Si algo me molesta es dirigirle la palabra a un tipo que
lleva el mondadientes en la boca. Decía Julio Camba: “Yo creo que el español
concibe mejor el palillo de dientes sin comida que la comida sin palillo de
dientes. Poniéndose a hurgar y hurgar con un palillo de dientes en la
dentadura, malo será que al fin y a la postre no se acabe por pescar algo. Por
lo menos se mastica, se estimula la salivación, se entretiene el hambre y se
cubren las apariencias. En cambio, si después de comer no puede uno relamerse
un poco delante de los amigos, ¿de qué servirá el haber comido?”. Cierto. El
palillo de dientes entre los labios es equivalente a las migas que se ponían en
la barba, como se cuenta en El lazarillo
de Tormes, aquellos fingidos
hidalgos tan abundantes en la
España de los siglos XVI y XVII que, para aparentar honra y
riqueza, salían a la calle con la figura erguida, las ropas con remiendos
disimulados y migas de pan en la barba para hacer creer que habían comido.
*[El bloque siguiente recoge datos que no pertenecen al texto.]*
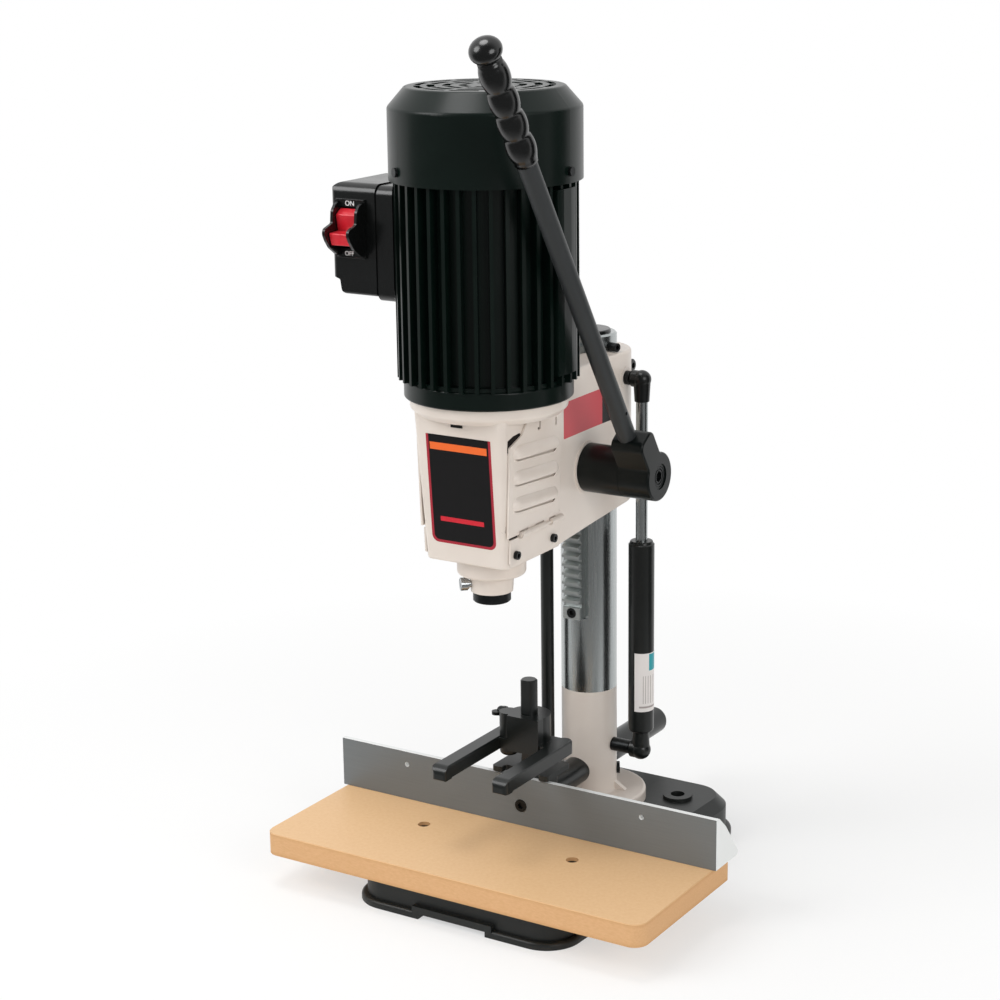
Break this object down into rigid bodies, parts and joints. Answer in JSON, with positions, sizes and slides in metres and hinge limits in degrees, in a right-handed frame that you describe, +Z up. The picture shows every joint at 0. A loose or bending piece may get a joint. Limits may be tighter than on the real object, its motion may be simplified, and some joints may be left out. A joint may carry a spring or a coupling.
{
  "type": "benchtop mortiser",
  "caption": "Benchtop hollow-chisel mortising machine: a motor head slides on a column by rack, pinion and lever over a table with a fence and a hold-down.",
  "frame": {"origin": "on the bench, straight below the column's axis", "axes": "+X to the operator's right, +Y to the back, +Z up the column"},
  "size_m": [0.3644, 0.4241, 0.7135],
  "materials": {
    "cream_paint": "semi-gloss cream enamel on a casting",
    "black_enamel": "satin black enamel on cast iron",
    "motor_black": "satin black-green enamel on aluminium",
    "black_plastic": "fine-grained black moulding",
    "red_plastic": "glossy red moulding",
    "black_oxide": "blackened steel",
    "bright_steel": "turned and ground steel",
    "chrome": "hard chrome",
    "fence_iron": "pale enamel with a machined grey face",
    "mdf": "sanded fibreboard, clear sealed",
    "strut_black": "satin black tube",
    "cast_steel": "milled steel, lightly oiled",
    "laminations": "stacked electrical steel",
    "fan_plastic": "moulded black plastic"
  },
  "bodies": {
    "base": {"base_casting": "black_enamel", "foot_bolts": "black_oxide", "column_foot": "cream_paint", "table_board": "mdf", "table_screws": "black_oxide", "column_tube": "chrome", "column_plug": "black_plastic", "rack": "cast_steel", "column_screws": "black_oxide", "depth_stop_rod": "black_oxide", "strut_cylinder": "strut_black", "strut_lower_socket": "black_plastic", "strut_lower_stud": "black_oxide"},
    "rod_lock": {"rod_lock_screw": "black_oxide"},
    "fence": {"fence_casting": "fence_iron", "fence_bolt": "black_oxide", "fence_rod": "black_oxide", "holddown_bracket": "black_enamel", "holddown_post": "black_oxide"},
    "holddown": {"holddown_fork": "black_enamel"},
    "holddown_screw": {"holddown_thumbscrew": "black_oxide"},
    "stop_collar": {"depth_stop_collar": "black_oxide"},
    "stop_screw": {"depth_stop_screw": "bright_steel"},
    "head": {"head_casting": "cream_paint", "front_plug": "black_plastic", "chisel_socket": "cream_paint", "chisel_bushing": "black_oxide", "hinge_leaves": "cream_paint", "hinge_screws": "black_oxide", "motor_bell": "motor_black", "motor_body": "motor_black", "stator": "laminations", "motor_top_shield": "motor_black", "bearings": "bright_steel", "fan_cover": "motor_black", "cover_screws": "black_oxide", "switch_box_base": "black_plastic", "switch_box_cover": "black_plastic", "switch_bezel": "black_plastic", "pinion_bushings": "bright_steel", "strut_rod": "chrome", "strut_upper_socket": "black_plastic", "strut_upper_stud": "black_oxide"},
    "chisel_clamp": {"chisel_screw": "bright_steel"},
    "door_right": {"right_door": "cream_paint"},
    "door_left": {"left_door": "cream_paint"},
    "head_lock": {"head_lock_lever": "black_oxide"},
    "spindle": {"motor_rotor": "bright_steel", "cooling_fan": "fan_plastic", "drill_chuck": "bright_steel"},
    "chuck_ring": {"chuck_sleeve": "bright_steel"},
    "pinion": {"pinion_gear": "cast_steel", "pinion_shaft": "bright_steel", "drive_hub": "black_enamel", "hub_screw": "black_oxide"},
    "handle": {"handle_hub": "black_enamel", "handle_rod": "black_enamel", "handle_grip": "black_plastic"},
    "paddle": {"switch_paddle": "red_plastic"},
    "key": {"switch_key": "red_plastic"}
  },
  "joints": [
    {"name": "head_slide", "type": "slide", "parent": "base", "child": "head", "axis": [0, 0, 1], "range_m": [-0.06, 0], "stiffness_N_per_m": 300, "springref_m": 1.05},
    {"name": "pinion_turn", "type": "hinge", "parent": "head", "child": "pinion", "pos_m": [0, -0.0645, 0.352], "axis": [1, 0, 0], "range_deg": [0, 98.3]},
    {"name": "handle_pull", "type": "slide", "parent": "pinion", "child": "handle", "axis": [1, 0, 0], "range_m": [0, 0.008], "stiffness_N_per_m": 2500, "springref_m": -0.008},
    {"name": "spindle_spin", "type": "hinge", "parent": "head", "child": "spindle", "pos_m": [0, -0.1551, 0.36], "axis": [0, 0, 1], "continuous": true},
    {"name": "chuck_ring_turn", "type": "hinge", "parent": "spindle", "child": "chuck_ring", "pos_m": [0, -0.1551, 0.342], "axis": [0, 0, 1], "range_deg": [-180, 180]},
    {"name": "right_door_swing", "type": "hinge", "parent": "head", "child": "door_right", "pos_m": [0.0415, -0.15, 0.32291], "axis": [0, 1, 0], "range_deg": [0, 110]},
    {"name": "left_door_swing", "type": "hinge", "parent": "head", "child": "door_left", "pos_m": [-0.0415, -0.15, 0.32291], "axis": [0, -1, 0], "range_deg": [0, 110]},
    {"name": "chisel_screw_turn", "type": "hinge", "parent": "head", "child": "chisel_clamp", "pos_m": [0, -0.1551, 0.273], "axis": [-0.7071, -0.7071, 0], "range_deg": [0, 180]},
    {"name": "head_lock_turn", "type": "hinge", "parent": "head", "child": "head_lock", "pos_m": [-0.024, 0.031, 0.4175], "axis": [1, 0, 0], "range_deg": [0, 90]},
    {"name": "switch_rock", "type": "hinge", "parent": "head", "child": "paddle", "pos_m": [-0.1006, -0.1876, 0.5543], "axis": [1, 0, 0], "range_deg": [-8, 0]},
    {"name": "key_pull", "type": "slide", "parent": "paddle", "child": "key", "axis": [0, -1, 0], "range_m": [0, 0.02]},
    {"name": "fence_slide", "type": "slide", "parent": "base", "child": "fence", "axis": [0, 1, 0], "range_m": [-0.035, 0.04]},
    {"name": "rod_lock_turn", "type": "hinge", "parent": "base", "child": "rod_lock", "pos_m": [0, 0, 0.061], "axis": [0.848, 0.5299, 0], "range_deg": [0, 180]},
    {"name": "holddown_slide", "type": "slide", "parent": "fence", "child": "holddown", "axis": [0, 0, 1], "range_m": [-0.0075, 0.028]},
    {"name": "holddown_screw_turn", "type": "hinge", "parent": "holddown", "child": "holddown_screw", "pos_m": [0, -0.1, 0.1395], "axis": [-0.9962, 0.0872, 0], "range_deg": [0, 180]},
    {"name": "stop_collar_slide", "type": "slide", "parent": "base", "child": "stop_collar", "axis": [0, 0, 1], "range_m": [0, 0.15]},
    {"name": "stop_screw_turn", "type": "hinge", "parent": "stop_collar", "child": "stop_screw", "pos_m": [-0.0265, -0.0255, 0.071], "axis": [0.9397, -0.342, 0], "range_deg": [0, 180]}
  ],
  "couplings": [
    {"joint": "pinion_turn", "follows": "head_slide", "rad_per_m": -28.571}
  ]
}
Comer mal o bien es lo de menos. Aunque yo sea un detractor del mondadientes,
reconozco que para mucha gente lo importante es llevar el palillo entre los
dientes, sea plano o redondo, y moverlo de un lado al otro de la comisura de
los labios con maestría de trilero. Además de la sal, es lo único que se pone
gratis el restaurante a los comensales.